--- Stated goal ---
Your task is to extract every line from the material below exactly.

--- Recorded information ---
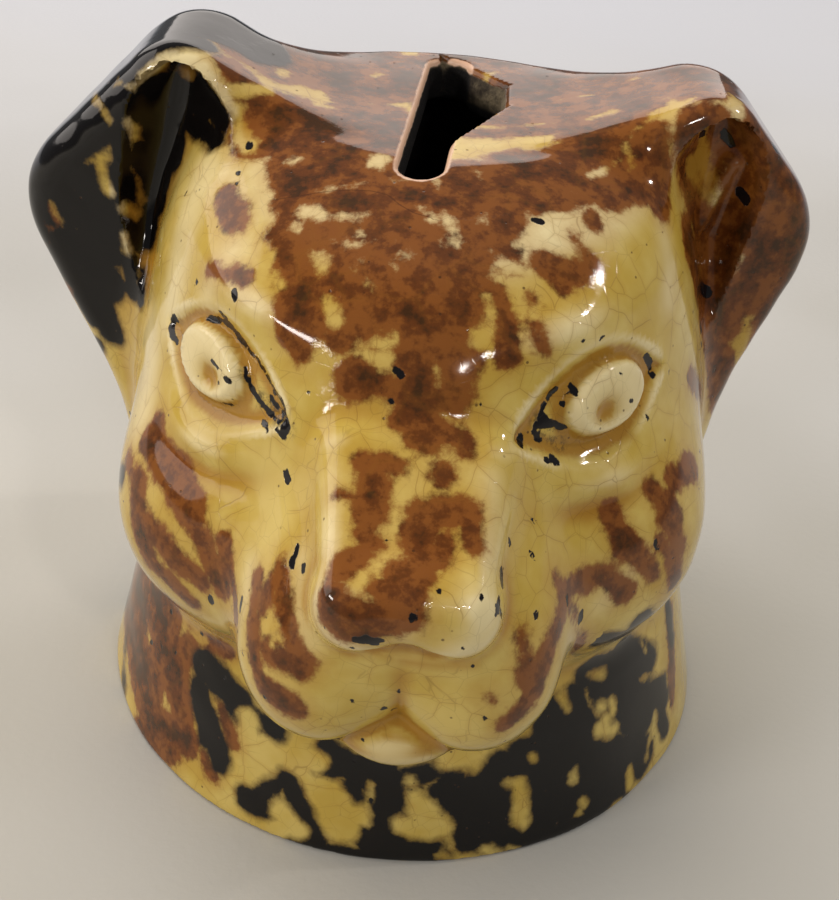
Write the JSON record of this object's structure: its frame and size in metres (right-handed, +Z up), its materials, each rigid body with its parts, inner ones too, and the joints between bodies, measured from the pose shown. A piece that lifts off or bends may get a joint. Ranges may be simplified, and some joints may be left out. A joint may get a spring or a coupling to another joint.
{
  "type": "dog head money bank",
  "caption": "Hollow glazed pottery money bank shaped as a dog's head on a flared collar, with a coin slot in the flat crown and a closed flat floor.",
  "frame": {"origin": "middle of the foot, on the surface that the bank stands on", "axes": "+Z up, the face looks along -Y, +X to the right of a viewer who faces the dog"},
  "size_m": [0.0905, 0.0952, 0.0836],
  "materials": {
    "sponged_glaze": "clear lead glaze over yellow ware with brown and black sponging",
    "black_sponged_glaze": "glossy black sponging under clear lead glaze",
    "brown_sponged_glaze": "glossy brown sponging under clear lead glaze",
    "bare_paste": "matt unglazed buff paste"
  },
  "bodies": {
    "root": {"face_shell": "sponged_glaze", "back_shell": "sponged_glaze", "left_ear": "black_sponged_glaze", "right_ear": "brown_sponged_glaze", "floor_slab": "bare_paste", "floor_roll": "bare_paste", "seam_roll_left": "bare_paste", "seam_roll_right": "bare_paste"}
  },
  "joints": []
}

--- The result ---
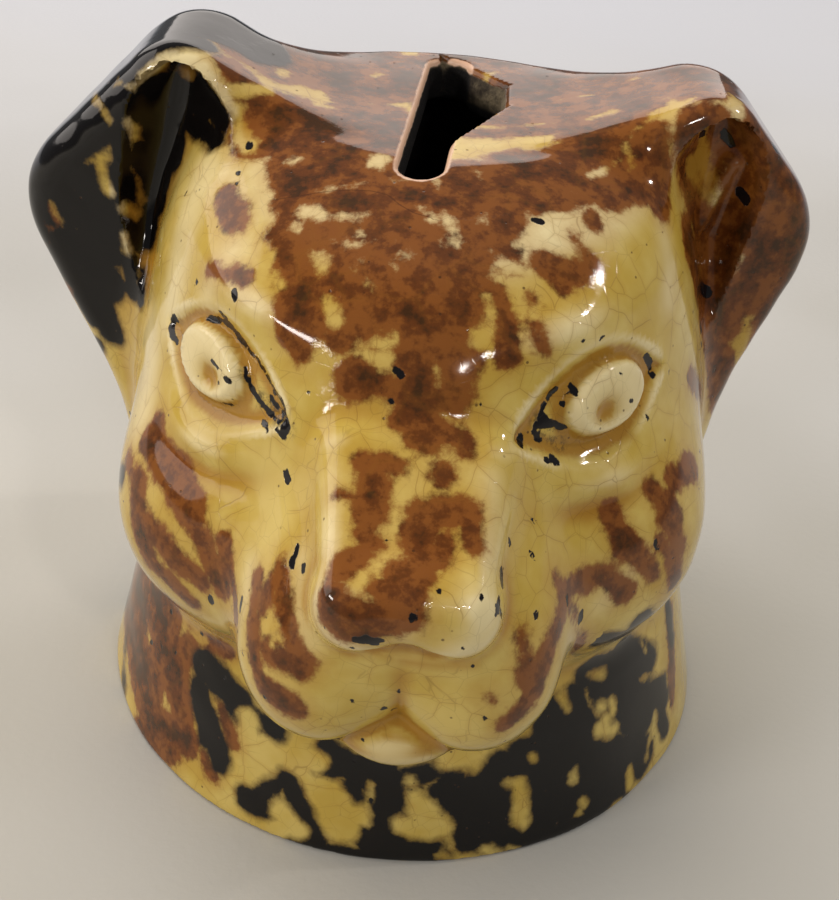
Write the JSON record of this object's structure: its frame and size in metres (right-handed, +Z up), its materials, each rigid body with its parts, inner ones too, and the joints between bodies, measured from the pose shown. A piece that lifts off or bends may get a joint. Ranges may be simplified, and some joints may be left out. A joint may get a spring or a coupling to another joint.
{
  "type": "dog head money bank",
  "caption": "Hollow glazed pottery money bank shaped as a dog's head on a flared collar, with a coin slot in the flat crown and a closed flat floor.",
  "frame": {"origin": "middle of the foot, on the surface that the bank stands on", "axes": "+Z up, the face looks along -Y, +X to the right of a viewer who faces the dog"},
  "size_m": [0.0905, 0.0952, 0.0836],
  "materials": {
    "sponged_glaze": "clear lead glaze over yellow ware with brown and black sponging",
    "black_sponged_glaze": "glossy black sponging under clear lead glaze",
    "brown_sponged_glaze": "glossy brown sponging under clear lead glaze",
    "bare_paste": "matt unglazed buff paste"
  },
  "bodies": {
    "root": {"face_shell": "sponged_glaze", "back_shell": "sponged_glaze", "left_ear": "black_sponged_glaze", "right_ear": "brown_sponged_glaze", "floor_slab": "bare_paste", "floor_roll": "bare_paste", "seam_roll_left": "bare_paste", "seam_roll_right": "bare_paste"}
  },
  "joints": []
}